Simulating canopy carbonyl sulfide uptake of two forest stands through an improved ecosystem model and parameter optimization using an ensemble Kalman filter

Abstract

The uptake of carbonyl sulfide (COS) by plant canopy closely correlated with photosynthetic CO2 uptake as they share the same diffusion pathway. Process-based ecosystem models have been used to simulate the CO2, H2O and COS fluxes between terrestrial ecosystems and atmosphere. Some model parameters often vary seasonally and interannually. In this study, the hourly Boreal Ecosystem Productivity Simulator (BEPS) was first improved to simulate the canopy COS uptake rate.
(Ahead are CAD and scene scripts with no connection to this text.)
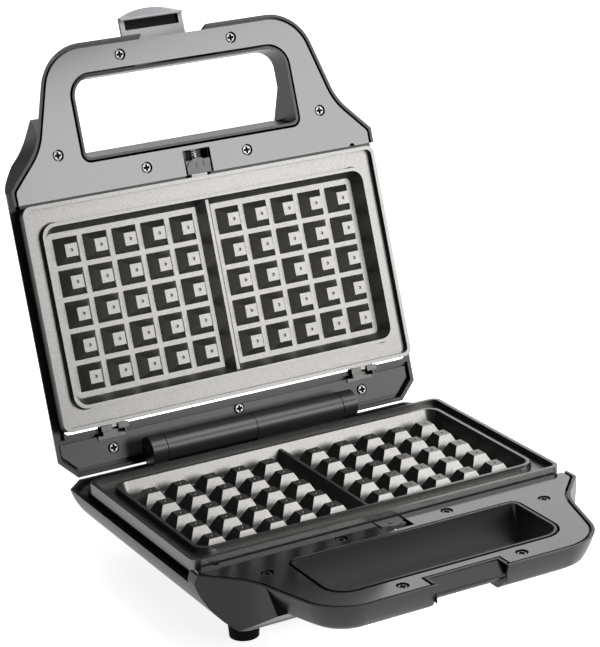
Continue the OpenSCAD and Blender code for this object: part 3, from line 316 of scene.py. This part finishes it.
def finish_mesh(name, mesh, body, material, node=None, bevel_mm=0.0, segments=3, angle=28, inlay=None):
    """Links a mesh as one piece. An inlay is a second material and the test that picks its faces."""
    piece = bpy.data.objects.new(name, mesh)
    bpy.context.collection.objects.link(piece)
    inlaid = [bool(inlay and inlay[1](face)) for face in mesh.polygons]
    mesh.materials.clear()
    mesh.materials.append(material)
    if inlay:
        mesh.materials.append(inlay[0])
    for face, second in zip(mesh.polygons, inlaid):
        face.use_smooth = True
        face.material_index = int(second)
    if bevel_mm:
        bevel = piece.modifiers.new("edge radius", "BEVEL")
        bevel.width = bevel_mm * MM
        bevel.segments = segments
        bevel.limit_method = "ANGLE"
        bevel.angle_limit = radians(angle)
        bevel.use_clamp_overlap = True
        flat = piece.modifiers.new("flat faces stay flat", "WEIGHTED_NORMAL")
        flat.mode = "FACE_AREA"
        flat.weight = 100
    else:
        mesh.set_sharp_from_angle(angle=radians(angle))
    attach(piece, body)
    if node:
        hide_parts(node)
    return piece


def dress(node, material, bevel_mm=0.3, segments=3, angle=28, inlay=None, shape=None):
    """Copies a CAD node with merged, dissolved faces and rounded edges; shape may rework the copy."""
    bm = bmesh.new()
    bm.from_mesh(nodes[node].data)
    bmesh.ops.remove_doubles(bm, verts=bm.verts, dist=0.002 * MM)
    bmesh.ops.dissolve_limit(bm, angle_limit=radians(0.5), verts=bm.verts, edges=bm.edges)
    if shape:
        shape(bm)
    mesh = bpy.data.meshes.new(node + "_softened")
    bm.to_mesh(mesh)
    bm.free()
    return finish_mesh(node + "_softened", mesh, body_of(node), material, node,
                       bevel_mm, segments, angle, inlay)


# %% [markdown]
# ## Housings, covers and plates

# %% Main shells
for half in ("base", "lid"):
    dress(half + "_housing", housing_abs, 0.45)
    dress(half + "_inner_cover", cover_gloss, 0.35)
    dress(half + "_hinge_cover", hinge_abs, 0.4)
    dress(half + "_plate_clips", clip_steel, 0.12)
    dress(half + "_release_button", button_abs, 0.2)
for plate in ("lower_waffle_plate", "upper_waffle_plate"):
    dress(plate, plate_coat, 0.5)
dress("feet", foot_rubber, 0.6)

# %% [markdown]
# ## Screws
#
# Cross-head screws of zinc steel. The cross, the rounding and the shank get a near-black metal as painted
# shade, and so does a thin ring round each head's flat top; only the middle of the top is plain steel.

# %% Screws
COVER_HEAD_W = -2.2
HINGE_HEAD_W = -9.5
SHADED_HEAD_EDGE = 0.22


def paint_shade_around_head_tops(half, head_w):
    """Returns a shape function that leaves only the middle of each head's flat top in the first material;
    every other face gets the second, the painted shade.
    """
    to_half = HALF[half].inverted()

    def shape(bm):
        tops = [f for f in bm.faces if (to_half @ f.calc_center_median()).z > head_w - 0.05]
        bmesh.ops.inset_region(bm, faces=tops, thickness=SHADED_HEAD_EDGE * MM, use_even_offset=True)
        kept = set(tops)
        for face in bm.faces:
            face.material_index = 0 if face in kept else 1
    return shape


def is_painted_shade_face(face):
    """True for a face that a shape function gave the second material, the painted shade."""
    return face.material_index == 1


for half in ("base", "lid"):
    for name, head_w in (("_cover_screws", COVER_HEAD_W), ("_hinge_screws", HINGE_HEAD_W)):
        dress(half + name, screw_steel, inlay=(painted_shade_screw_metal, is_painted_shade_face),
              shape=paint_shade_around_head_tops(half, head_w), bevel_mm=0)
print("screws dressed")

# %% [markdown]
# ## Latch
#
# The free end of the latch is an arc seen from the front, not a straight edge. The copy is cut into strips
# across its width, and the tip of every strip is drawn out or in along the arc. Cut lines that fall beside the
# edges of the bowed face are merged with them, which keeps that face free of creases. The pocket that takes
# the rib of the base is deep; its faces get a near-black plastic as painted shade.

# %% Latch
LATCH_Y = 134.6
LATCH_W = 14.1
LATCH_HALF = 19.9
TIP_START = 29.5
TIP_ARC = 3.6
TIP_END = 1.0
STRIP = 2.2
STRIP_CUTS = 8
STRIP_MERGE = 0.06
POCKET_ALONG = (21.0, 27.5)
POCKET_HALF = 17.6
POCKET_DEPTH = (-17, -14.6)
LID_BACK = HALF["lid"].inverted()


def latch_place(point):
    """Place along the lever, and depth from its pivot, of a point of the closed latch on the open lid."""
    p = LID_BACK @ point
    return p, -p.y - LATCH_Y, p.z + LATCH_W


def arc_tip(bm):
    """Cuts the latch into strips and draws its tip out along an arc."""
    for step in range(-STRIP_CUTS, STRIP_CUTS):
        bmesh.ops.bisect_plane(bm, geom=bm.verts[:] + bm.edges[:] + bm.faces[:],
                               plane_co=((step + 0.5) * STRIP * MM, 0, 0), plane_no=(1, 0, 0))
    bmesh.ops.remove_doubles(bm, verts=bm.verts, dist=STRIP_MERGE * MM)
    for vert in bm.verts:
        p, along, _ = latch_place(vert.co)
        if along > TIP_START:
            p.y -= TIP_ARC * (1 - (p.x / LATCH_HALF) ** 2) - TIP_END
            vert.co = HALF["lid"] @ p


def in_painted_shade_pocket(face):
    """True for the faces inside the hook pocket of the latch, which get the painted shade."""
    p, along, depth = latch_place(face.center)
    inside = POCKET_ALONG[0] < along < POCKET_ALONG[1] and abs(p.x) < POCKET_HALF
    return inside and POCKET_DEPTH[0] < depth < POCKET_DEPTH[1]


dress("latch_lever", latch_silver, 0.4, inlay=(painted_shade_latch_pocket, in_painted_shade_pocket), shape=arc_tip)
print("latch dressed")

# %% [markdown]
# ## Return springs
#
# Each release button sits on a small compression spring, wound here as a real helix whose end coils lie
# closer together.

# %% Springs
SPRING_Y = -74.75
SPRING_W = -6.4
SPRING_R = 2.0
SPRING_WIRE = 0.42
SPRING_L = 6.08
SPRING_TURNS = 5
WIRE_SIDES = 10
STEPS_A_TURN = 28
EVEN_SHARE = 0.7


def wound_spring(node, half):
    """A helix of round wire along Y in a half frame, standing for a CAD spring."""
    bm = bmesh.new()
    rings = []
    count = SPRING_TURNS * STEPS_A_TURN
    for i in range(count + 1):
        share = i / count
        turn = 2 * pi * SPRING_TURNS * share
        eased = share * share * (3 - 2 * share)
        outward = Vector((cos(turn), 0, sin(turn)))
        advance = EVEN_SHARE * share + (1 - EVEN_SHARE) * eased
        middle = Vector((0, SPRING_Y - SPRING_L * advance, SPRING_W)) + SPRING_R * outward
        ring = []
        for k in range(WIRE_SIDES):
            a = 2 * pi * k / WIRE_SIDES
            offset = SPRING_WIRE * (cos(a) * outward + sin(a) * Vector((0, 1, 0)))
            ring.append(bm.verts.new(HALF[half] @ (middle + offset)))
        rings.append(ring)
    for one, two in zip(rings, rings[1:]):
        for k in range(WIRE_SIDES):
            bm.faces.new((one[k], one[(k + 1) % WIRE_SIDES], two[(k + 1) % WIRE_SIDES], two[k]))
    bm.faces.new(rings[0][::-1])
    bm.faces.new(rings[-1])
    bmesh.ops.recalc_face_normals(bm, faces=bm.faces)
    mesh = bpy.data.meshes.new(node + "_wound")
    bm.to_mesh(mesh)
    bm.free()
    return finish_mesh(node + "_wound", mesh, body_of(node), spring_steel, node)


def shorten_when_pressed(piece):
    """Gives a spring a mesh of its own; it does not yet shorten as its button is pressed."""
    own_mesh(piece)


for half in ("base", "lid"):
    shorten_when_pressed(wound_spring(half + "_release_spring", half))
print("springs wound")

# %% [markdown]
# ## Pieces that keep their CAD shape

# %% Plain finishes on CAD nodes
KEPT = {
    "hinge_pin": pin_steel, "latch_pin": pin_steel,
    "base_reflector": reflector_sheet, "lid_reflector": reflector_sheet,
    "base_heating_element": element_sheath, "lid_heating_element": element_sheath,
    "base_element_clamps": clip_steel, "lid_element_clamps": clip_steel,
    "thermostat": thermostat_metal, "thermal_fuse": fuse_sleeve, "terminal_block": block_nylon,
    "base_wiring": wire_silicone, "lid_wiring": wire_silicone, "cord_gland": gland_abs,
    "lamp_board": board_mask, "indicator_lenses": lens_amber,
}
for name, material in KEPT.items():
    data = nodes[name].data
    data.materials.clear()
    data.materials.append(material)
print("kept CAD nodes:", len(KEPT))

# %% [markdown]
# ## Stage
#
# A white floor in a dark room. The camera, glossy rays and rays through glass see some extra white on it, so
# that the ground reads as plain white while the object's own shadow stays on it.

# %% Floor and room
def stage_white(name, glow):
    """Matt white with a glow that lights nothing: only seen directly, in gloss or through glass."""
    mat, tree, shader = new_material(name)
    shader.inputs["Base Color"].default_value = linear("#f0f0f0")
    shader.inputs["Roughness"].default_value = 0.9
    path = add(tree, "ShaderNodeLightPath")
    gloss = add(tree, "ShaderNodeMath", {"operation": "MAXIMUM"},
                _0=path.outputs["Is Camera Ray"], _1=path.outputs["Is Glossy Ray"])
    seen = add(tree, "ShaderNodeMath", {"operation": "MAXIMUM"},
               _0=gloss.outputs[0], _1=path.outputs["Is Transmission Ray"])
    level = add(tree, "ShaderNodeMath", {"operation": "MULTIPLY"}, _0=seen.outputs[0], _1=glow)
    tree.links.new(level.outputs[0], shader.inputs["Emission Strength"])
    shader.inputs["Emission Color"].default_value = (1, 1, 1, 1)
    return mat


def stage_plane(name, at, turn_x, size, material):
    """A square of the stage, turned about X by the given angle."""
    bm = bmesh.new()
    bmesh.ops.create_grid(bm, x_segments=1, y_segments=1, size=size)
    place = Matrix.Translation(at) @ Matrix.Rotation(radians(turn_x), 4, "X")
    bmesh.ops.transform(bm, matrix=place, verts=bm.verts)
    mesh = bpy.data.meshes.new(name)
    bm.to_mesh(mesh)
    bm.free()
    mesh.materials.append(material)
    plane = bpy.data.objects.new(name, mesh)
    bpy.context.collection.objects.link(plane)
    return plane


def make_world(level):
    """A dark room: the same dim grey from every side."""
    world = bpy.data.worlds.new("room")
    world.use_nodes = True
    bpy.context.scene.world = world
    shade = world.node_tree.nodes["Background"]
    shade.inputs["Color"].default_value = (1, 1, 1, 1)
    shade.inputs["Strength"].default_value = level


floor = stage_plane("floor", (0, 0, 0), 0, 6, stage_white("floor_white", 0.86))
make_world(0.06)
print("stage set")

# %% [markdown]
# ## Lamps
#
# One softbox in front to the right stands where the open lid mirrors it to the camera, so the gloss cover
# turns silver and the coated plate is pale. A high lamp models the base, a wide one behind edges its plate,
# and a weak lamp overhead opens the shadows.

# %% Lamps
def soft_lamp(name, at, target, size, radiance):
    """An area lamp aimed at a point, in metres; radiance 1 looks as bright as white paper."""
    data = bpy.data.lights.new(name, "AREA")
    data.shape = "RECTANGLE"
    data.size, data.size_y = size
    data.energy = radiance * pi * size[0] * size[1]
    lamp = bpy.data.objects.new(name, data)
    aim = (Vector(target) - Vector(at)).to_track_quat("-Z", "Y")
    lamp.matrix_world = Matrix.Translation(at) @ aim.to_matrix().to_4x4()
    lamp.visible_camera = False
    bpy.context.collection.objects.link(lamp)
    return lamp


soft_lamp("front_softbox", (0.65, -1.03, 0.52), (0, 0.1, 0.22), (0.66, 0.52), 11.3)
soft_lamp("back_softbox", (0.9, 1.75, 0.85), (0.05, -0.05, 0.05), (2.1, 0.9), 2.3)
soft_lamp("high_key", (0.76, -0.75, 1.75), (0, 0.12, 0.15), (1.0, 1.0), 9)
soft_lamp("top_fill", (0.0, -0.2, 1.9), (0, 0, 0.1), (1.6, 1.6), 0.6)

# %% [markdown]
# ## Colour and finish
#
# The Standard view keeps colours as they are written.

# %% Finish
bpy.context.scene.view_settings.view_transform = "Standard"
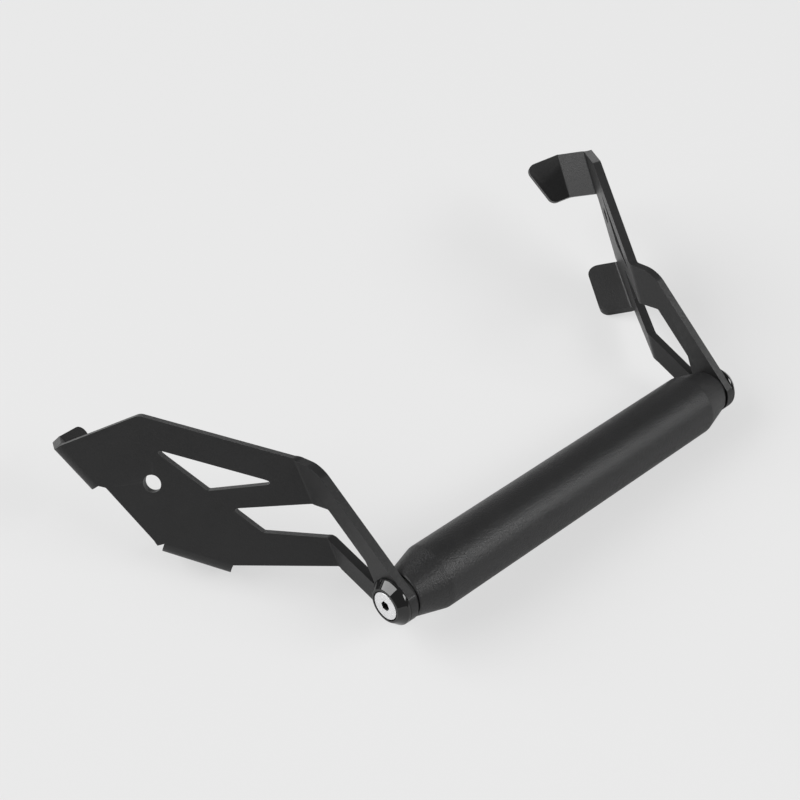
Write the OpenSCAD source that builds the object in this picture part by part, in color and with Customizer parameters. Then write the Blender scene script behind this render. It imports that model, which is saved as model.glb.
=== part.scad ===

Then, an ensemble Kalman filter was designed to optimize the key parameters of the hourly BEPS model, considering the errors in the input, parameters and measurements. The optimized parameters include leaf maximum carboxylation rate at 25 °C at top of canopy (Vcmax250) and a calibration term (α) used to scale the apparent conductance for COS uptake from the intercellular airspace (gcos) to Vcmax. The fluxes of gross primary productivity (GPP), latent heat (LE) and COS uptake by canopy (Fcos_veg) measured using eddy covariance method at a temperate deciduous forest during 2012–2013 and a boreal conifer forest during 2013–2017 were used for data assimilation. Parameters were optimized daily and presented as 10-day averages. It was found that the parameters showed considerable seasonally and interannually variations. With parameter optimization using EnKF, the improved hourly BEPS model could explain 86%, 68% and 55% of variations in measured daily GPP, LE and Fcos_veg at US-Ha1 site during 2012 and 2013 and captured 90%, 74% and 69% of variations in the measured GPP, LE and Fcos_veg at FI-Hyy site during 2013–2017, respectively. The simulated daily Fcos_veg with the parameters optimized using EnKF could capture the day-to-day variations of Fcos_veg at the two studied sites and performed better than the simulations with calibrated parameter values. Further efforts were required to investigate the impacts of model structure and different parameter optimization methods on the optimized parameter values.